In Lithuania, as you know, the capital punishment has been abolished. Abolishment of this punishment is also currently related to international undertakings assumed by Lithuania by signing relevant international agreements. Thus, return of the capital punishment is prevented both by the Constitution of the Republic of Lithuania and by international documents signed and ratified by Lithuania, therefore, in reality, at least in the near future, the demands of supporters of this punishment to return it to the system of punishments will hardly be taken into account.

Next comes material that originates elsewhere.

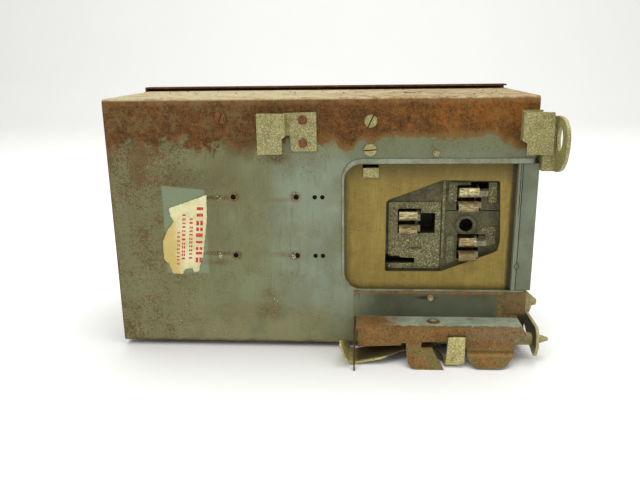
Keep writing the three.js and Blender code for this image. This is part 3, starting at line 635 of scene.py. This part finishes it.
def rusted_hood():
    """Dusty red-brown rust, with paint left on the shelf and under the flange, where painted shade
    darkens it.
    """
    s = Surface("rusted_hood", 0.0, 1.32)
    base = s.mix(s.spots(0.35, 0.65, 24, 5, 0.6), HOOD_RUST, HOOD_RUST_PALE)
    base = s.mix(s.spots(0.52, 0.64, 8, 6, 0.75), base, HOOD_ORANGE)
    base = s.lay(base, HOOD_DARK, s.spots(0.54, 0.62, 4, 6, 0.8), 0.7)
    grey_end = s.times(s.rise(s.sway(s.x, 30, 14), 128, 160), s.rise(s.z, -106, -100))
    base = s.lay(base, HOOD_GREY, grey_end, 0.55)
    right = s.times(s.rise(s.plus(s.x, s.times(s.noise(8), 8)), 104, 112), s.rise(s.z, -107, -109))
    right = s.times(right, s.rise(s.x, 124, 122))
    olive = s.times(s.spots(0.46, 0.60, 12, 5, 0.7), s.rise(s.z, -104, -109))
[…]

Admitting this fact, the author of the monograph reasonably raises an essential problem: the psychological comfort of many people has decreased due to abolishment of the capital punishment, as they think (and are right at some point) that in the absence of the capital punishment the risk of becoming a crime victim increases. Therefore, a certain alternative to the capital punishment is necessary, which, taming a potential criminal, would also create a sense of security among people.
The author presents an alternative to the capital punishment – imprisonment for life and analyses its essence. It is a particularly significant part of the study. There have not been serious discussions in Lithuania about it. The monograph expressly presents the social and psychological complexity of serving a life term, suffering caused by it. If this position of the author became an object of wider discussions, greater preventive effect of this punishment among potential criminals could be expected, on the other hand, it can help at least to partially restore trust in criminal laws as a certain measure of security for people.
Of course, readers will find many more problems in the book than mentioned here, as well as solutions to them offered by the author.
Thus, this book can be useful not only to law enforcement practicians, who study law, but also to many people, who want to understand one of the most complicated problems of criminal law – the reasonability of abolishment of the capital punishment in Lithuania, as well as to consider, together with the author, the prospects of this punishment in criminal laws of various countries.